The constraint remains hardware. If your workload fits simple NumPy operations, CuPy is faster to deploy. If you don’t have Blackwell GPUs, cuTile isn’t available. But if you need custom GPU algorithms, have the hardware, and want to avoid CUDA’s learning curve, cuTile delivers.
Next Steps
The official documentation at docs.nvidia.com/cuda/cutile-python/ is comprehensive. NVIDIA’s blog post explaining the motivation and design philosophy is worth reading for context. The GitHub repository at github.com/nvidia/cutile-python includes samples across multiple domains—HPC, data science, machine learning. Start with the quickstart guide, run the vector addition example, then explore the domain-specific samples matching your use case.
For profiling, NVIDIA Nsight Compute works with cuTile kernels just like traditional CUDA code:
ncu -o VecAddProfile --set detailed python3 vector_add.py
Detailed profiling requires Driver r590 or later, giving you tile-specific performance metrics.
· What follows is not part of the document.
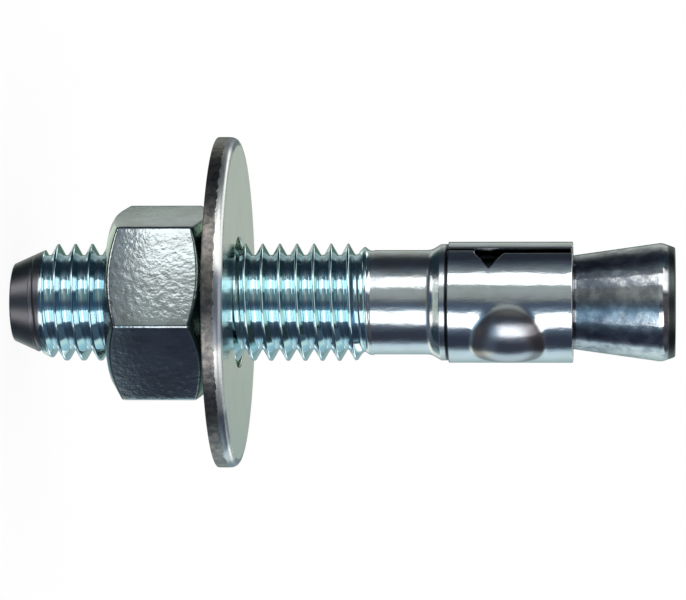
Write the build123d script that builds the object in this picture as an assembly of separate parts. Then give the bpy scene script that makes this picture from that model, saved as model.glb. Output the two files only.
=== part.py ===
from build123d import *
import os
from math import asin, cos, degrees, radians, sin, tan

# Wedge anchor for a 5/8 in hole, 3-1/2 in long: a cold-formed stud with a rolled thread at
# one end and a cone at the other, a rolled clip round the neck behind the cone, a flat
# washer and a hex nut.
# The stud stands on the flat of its threaded tip at z = 0, and +Z runs along it to the cone.
# Angles are turned about +Z from +X. All sizes are in millimetres and degrees.

INCH = 25.4

# ---- stud -------------------------------------------------------------------------------
overall_length = 3.5 * INCH
thread_d = 15.75            # over the crests of the rolled 5/8-11 thread
thread_length = 48.8        # tip to the end of the run-out
thread_runout_angle = 30.0  # of the last crest, against the axis
tip_face_d = 10.4           # flat that the hammer meets
tip_taper_angle = 24.0      # against the axis
tip_edge_break = 0.25

shank_d = 14.0              # the blank that the thread is rolled on
collar_d = 15.6             # shoulder that drives the clip into the hole
collar_land = 1.0
collar_flare_angle = 31.0
collar_flare_break = 0.60
collar_edge_break = 0.15

neck_d = 12.5
neck_length = 16.45         # collar to the start of the cone
cone_large_d = 15.86        # just under the drill's 5/8 in
cone_angle = 8.0            # half angle
cone_nose_length = 1.8      # blunted end past the largest diameter
cone_nose_break = 0.50
cone_face_d = 14.6
cone_edge_break = 0.30

# ---- expansion clip ---------------------------------------------------------------------
clip_wall = 1.65            # thickness of the strip
clip_neck_clearance = 0.20  # radial, strip to neck
clip_length = 16.6
clip_edge_break = 0.20
seam_angle = -154.4         # straight end of the strip; the other end is stepped and notched
seam_gap = 0.85             # between the ends, at the collar end
slot_width = 1.47           # between the ends past the notch, open at the cone end
notch_centre = 5.55         # from the clip's collar end
notch_width = 3.9
notch_tip_turn = 30.9       # how far round from the straight end the notch's tip reaches
notch_tip_round = 0.35
relief_turn = 185.2         # from the straight end to the slot that frees the two wings
relief_width = 1.47
relief_corner_round = 0.5
relief_bridge = 5.4         # strip left whole at the collar end

bump_angle = -50.0          # middle of the first raised bump
bump_count = 2              # one on each wing
bump_centre = 8.1           # from the clip's collar end
bump_half_length = 5.0      # along the clip
bump_half_angle = 36.5      # round the clip
bump_rise = 0.85            # over the clip's outside
bump_steps = 4              # straight stretches that follow the bow of a bump
dish_depth = 0.12           # of the ring pressed down round each bump
dish_margin = 0.35          # that ring, past the bump's half length

# ---- flat washer ------------------------------------------------------------------------
washer_od = 1.75 * INCH
washer_id = 11 / 16 * INCH
washer_thickness = 2.7
washer_roll_over = 1.15     # round edge that the punch leaves on the face towards the work
washer_bore_break = 0.25
washer_burr_break = 0.10

# ---- hex nut ----------------------------------------------------------------------------
nut_width = 15 / 16 * INCH  # across the flats
nut_height = 13.6
nut_outer_face = 13.5       # from the stud's tip to the nut's outer face
nut_corner_angle = -76.4    # where one corner points
nut_chamfer_angle = 30.0    # against the nut's faces
nut_outer_chamfer_d = 21.6  # circle where the outer chamfer starts
nut_inner_chamfer_d = 20.4
nut_washer_gap = 0.65        # the washer hangs loose behind the nut
nut_countersink_d = 17.4
nut_countersink_angle = 45.0
thread_clearance = 0.10     # radial, nut bore to stud

# ---- stations and radii that follow from the sizes above --------------------------------
thread_r = thread_d / 2
shank_r = shank_d / 2
collar_r = collar_d / 2
neck_r = neck_d / 2
cone_large_r = cone_large_d / 2

cone_length = (cone_large_r - neck_r) / tan(radians(cone_angle))
cone_large_z = overall_length - cone_nose_length
cone_start_z = cone_large_z - cone_length
clip_seat_z = cone_start_z - neck_length
clip_top_z = clip_seat_z + clip_length

clip_inner_r = neck_r + clip_neck_clearance
clip_outer_r = clip_inner_r + clip_wall
past_clip_r = clip_outer_r + bump_rise + clip_wall  # clear of the clip, for its cutters

nut_inner_z = nut_outer_face + nut_height
washer_seat_z = nut_inner_z + nut_washer_gap
washer_face_z = washer_seat_z + washer_thickness
nut_bore_r = thread_r + thread_clearance


def turned(*outline):
    """A solid of revolution about Z from (radius, height, edge break) points."""
    points = []
    for place, (radius, height, edge_break) in enumerate(outline):
        corner = Vector(radius, height)
        if not edge_break:
            points.append(corner)
            continue
        for neighbour in (outline[place - 1], outline[(place + 1) % len(outline)]):
            points.append(corner + (Vector(*neighbour[:2]) - corner).normalized() * edge_break)
    return revolve(Plane.XZ * make_face(Polyline(*points, close=True)), Axis.Z)


def disc(radius, low, high):
    """A plain cylinder between two heights."""
    return Pos(0, 0, low) * Cylinder(radius, high - low, align=(Align.CENTER, Align.CENTER, Align.MIN))


def facing(angle, height):
    """A plane through the axis that faces outwards at an angle: x runs round, y runs along +Z."""
    outward = Vector(cos(radians(angle)), sin(radians(angle)), 0)
    around = Vector(-sin(radians(angle)), cos(radians(angle)), 0)
    return Plane(origin=(0, 0, height), x_dir=around, z_dir=outward)


def turn_of(arc_length, radius):
    """The angle that an arc's length subtends."""
    return degrees(arc_length / radius)


# ---- stud -------------------------------------------------------------------------------
def make_stud():
    """One turning: tapered tip, thread over its crests, shank, collar, neck and blunted cone."""
    taper_z = (thread_r - tip_face_d / 2) / tan(radians(tip_taper_angle))
    runout_z = thread_length - (thread_r - shank_r) / tan(radians(thread_runout_angle))
    land_z = clip_seat_z - collar_land
    flare_z = land_z - (collar_r - shank_r) / tan(radians(collar_flare_angle))
    return turned(
        (0, 0, 0),
        (tip_face_d / 2, 0, tip_edge_break),
        (thread_r, taper_z, 0),
        (thread_r, runout_z, 0),
        (shank_r, thread_length, 0),
        (shank_r, flare_z, collar_flare_break),
        (collar_r, land_z, collar_edge_break),
        (collar_r, clip_seat_z, collar_edge_break),
        (neck_r, clip_seat_z, 0),
        (neck_r, cone_start_z, 0),
        (cone_large_r, cone_large_z, cone_nose_break),
        (cone_face_d / 2, overall_length, cone_edge_break),
        (0, overall_length, 0),
    )


# ---- expansion clip ---------------------------------------------------------------------
def rolled_strip():
    """The strip as a closed ring round the neck, its outer rims eased by the blanking."""
    return turned(
        (clip_inner_r, clip_seat_z, 0),
        (clip_outer_r, clip_seat_z, clip_edge_break),
        (clip_outer_r, clip_top_z, clip_edge_break),
        (clip_inner_r, clip_top_z, 0),
    )


def gap_cutter(start_angle, width, low, corner=0.0):
    """A radial cutter for a gap that starts at an angle and is open at the cone end."""
    middle = start_angle + turn_of(width, clip_outer_r) / 2
    outline = Rectangle(width, clip_length + clip_wall - low, align=(Align.CENTER, Align.MIN))
    if corner:
        outline = fillet(outline.vertices().group_by(Axis.Y)[0], corner)
    return extrude(facing(middle, clip_seat_z + low) * outline, past_clip_r)


def notch_cutter():
    """The V notch in the strip's stepped end, its tip rounded by the punch."""
    mouth_angle = seam_angle + turn_of(slot_width, clip_outer_r)
    tip_angle = seam_angle + notch_tip_turn
    middle = (mouth_angle + tip_angle) / 2
    reach = clip_outer_r * sin(radians(tip_angle - middle))
    back = reach + slot_width / 2
    half = notch_width / 2
    outline = make_face(Polyline(
        (reach, 0), (-reach, half), (-back, half), (-back, -half), (-reach, -half), close=True
    ))
    outline = fillet(outline.vertices().sort_by(Axis.X)[-1], notch_tip_round)
    return extrude(facing(middle, clip_seat_z + notch_centre) * outline, past_clip_r)


def barrel(angle, offset, radius, side_radius):
    """A barrel beside the stud's axis: round across, and bowed along Z in straight stretches."""
    half_turn = asin(bump_half_length / side_radius)
    side = []
    for step in range(bump_steps + 1):
        lean = half_turn * (2 * step / bump_steps - 1)
        side.append((radius - side_radius * (1 - cos(lean)), side_radius * sin(lean)))
    outline = make_face(Polyline(*side, (0, bump_half_length), (0, -bump_half_length), close=True))
    away = Vector(cos(radians(angle)), sin(radians(angle)), 0) * offset
    return Pos(away.X, away.Y, clip_seat_z + bump_centre) * revolve(Plane.XZ * outline, Axis.Z)


def bump_barrels(angle):
    """The barrels that form one bump's outside and, a wall's thickness inside it, its hollow."""
    top_r = clip_outer_r + bump_rise
    offset = (top_r**2 - clip_outer_r**2) / (2 * (top_r - clip_outer_r * cos(radians(bump_half_angle))))
    side_radius = (bump_half_length**2 + bump_rise**2) / (2 * bump_rise)
    outside = barrel(angle, offset, top_r - offset, side_radius)
    hollow = barrel(angle, offset, top_r - offset - clip_wall, side_radius)
    return outside, hollow


def dish_cutter(angle):
    """The oval ring pressed into the strip round a bump."""
    across = clip_outer_r * sin(radians(bump_half_angle)) + dish_margin
    oval = Ellipse(across, bump_half_length + dish_margin)
    prism = extrude(facing(angle, clip_seat_z + bump_centre) * oval, past_clip_r)
    return prism - disc(clip_outer_r - dish_depth, clip_seat_z, clip_top_z)


def make_clip():
    """The rolled strip with its dished bumps, its open seam, the relief slot and the notch."""
    clip = rolled_strip()
    core = disc(clip_outer_r - clip_wall / 2, clip_seat_z, clip_top_z)
    for turn in range(bump_count):
        angle = bump_angle + turn * 360 / bump_count
        outside, hollow = bump_barrels(angle)
        clip = clip - dish_cutter(angle) + (outside - core) - hollow
    clip -= gap_cutter(seam_angle, seam_gap, -clip_wall)
    clip -= gap_cutter(seam_angle, slot_width, notch_centre)
    clip -= gap_cutter(seam_angle + relief_turn, relief_width, relief_bridge, relief_corner_round)
    return clip - notch_cutter()


# ---- flat washer ------------------------------------------------------------------------
def make_washer():
    """A stamped ring: burred towards the nut, rolled over in two slopes towards the work."""
    rim_r = washer_od / 2
    crown = washer_roll_over * (1 - cos(radians(45)))
    return turned(
        (washer_id / 2, washer_seat_z, washer_burr_break),
        (rim_r, washer_seat_z, washer_burr_break),
        (rim_r, washer_face_z - washer_roll_over, 0),
        (rim_r - crown, washer_face_z - crown, 0),
        (rim_r - washer_roll_over, washer_face_z, 0),
        (washer_id / 2, washer_face_z, washer_bore_break),
    )


# ---- hex nut ----------------------------------------------------------------------------
def nut_envelope():
    """The turned blank that trims the hexagon's corners on both faces."""
    rim_r = nut_width / 3**0.5 + thread_clearance
    rise = tan(radians(nut_chamfer_angle))
    outer_r = nut_outer_chamfer_d / 2
    inner_r = nut_inner_chamfer_d / 2
    return turned(
        (0, nut_outer_face, 0),
        (outer_r, nut_outer_face, 0),
        (rim_r, nut_outer_face + (rim_r - outer_r) * rise, 0),
        (rim_r, nut_inner_z - (rim_r - inner_r) * rise, 0),
        (inner_r, nut_inner_z, 0),
        (0, nut_inner_z, 0),
    )


def nut_bore():
    """The hole over the thread's roots, countersunk from both faces."""
    mouth_r = nut_countersink_d / 2
    sink = (mouth_r - nut_bore_r) / tan(radians(nut_countersink_angle))
    return turned(
        (0, nut_outer_face, 0),
        (mouth_r, nut_outer_face, 0),
        (nut_bore_r, nut_outer_face + sink, 0),
        (nut_bore_r, nut_inner_z - sink, 0),
        (mouth_r, nut_inner_z, 0),
        (0, nut_inner_z, 0),
    )


def make_nut():
    """A hexagon trimmed by the turned blank, with its bore."""
    hexagon = RegularPolygon(nut_width / 2, 6, major_radius=False, rotation=nut_corner_angle)
    body = extrude(Pos(0, 0, nut_outer_face) * hexagon, nut_height)
    return (body & nut_envelope()) - nut_bore()


os.makedirs("parts", exist_ok=True)
export_step(make_stud(), "parts/stud.step")
export_step(make_clip(), "parts/expansion_clip.step")
export_step(make_washer(), "parts/flat_washer.step")
export_step(make_nut(), "parts/hex_nut.step")

print("clip seat at z", round(clip_seat_z, 3), "clip top at z", round(clip_top_z, 3))
print("cone starts at z", round(cone_start_z, 3), "largest at z", round(cone_large_z, 3))
free_slide = (clip_inner_r - neck_r) / tan(radians(cone_angle)) - (clip_top_z - cone_start_z)
print("free slide of the clip up to the cone", round(free_slide, 3))
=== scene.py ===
# %% [markdown]
# Wedge anchor, dressed for its picture.
# A wedge anchor is a bolt for concrete. Its stud is cold-formed from one bar, with a rolled
# thread at one end and a cone at the other. A strip of steel is rolled round the neck behind
# the cone, and the nut pulls the cone into that clip until it bites into the hole.
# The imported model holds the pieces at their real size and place. Here each piece gets the
# form that is too fine for it, such as the thread, and its zinc plating.

import math

import bmesh
import bpy
from mathutils import Matrix, Vector


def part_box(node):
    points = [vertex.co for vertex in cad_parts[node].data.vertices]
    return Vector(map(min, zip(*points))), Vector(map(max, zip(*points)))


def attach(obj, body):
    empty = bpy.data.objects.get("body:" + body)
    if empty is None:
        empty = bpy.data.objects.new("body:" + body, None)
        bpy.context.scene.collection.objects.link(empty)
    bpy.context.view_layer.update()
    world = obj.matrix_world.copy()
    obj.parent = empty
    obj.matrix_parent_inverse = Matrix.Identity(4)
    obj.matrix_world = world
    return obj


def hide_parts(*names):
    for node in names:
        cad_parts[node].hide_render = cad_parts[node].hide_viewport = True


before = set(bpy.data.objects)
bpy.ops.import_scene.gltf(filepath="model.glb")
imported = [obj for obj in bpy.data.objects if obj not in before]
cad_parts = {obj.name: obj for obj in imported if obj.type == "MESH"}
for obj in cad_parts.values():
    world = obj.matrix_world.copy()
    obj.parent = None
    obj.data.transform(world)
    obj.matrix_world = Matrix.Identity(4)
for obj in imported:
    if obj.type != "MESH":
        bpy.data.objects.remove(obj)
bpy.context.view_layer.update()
MM = 0.001
INCH = 25.4 * MM

# %% [markdown]
# The frame says where each piece starts and ends, so those sizes are read and not typed.
# Every turned piece has the same number of columns round the axis. Rims that meet then share
# their points, and a piece made in two ways can be welded into one closed mesh.

# %% Read the places of the pieces from the frame
stud_low, stud_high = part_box("stud")
clip_low, clip_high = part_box("expansion_clip")
washer_low, washer_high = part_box("flat_washer")
nut_low, nut_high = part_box("hex_nut")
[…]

cuTile Python is early-stage technology requiring cutting-edge hardware, but the abstractions are solid and the potential is clear. GPU programming is moving from specialist domain to mainstream tool, and tile-based models are part of that shift. If you’re a Python developer who needs GPU acceleration beyond what CuPy provides, cuTile is worth learning now before the ecosystem matures and competition for expertise heats up.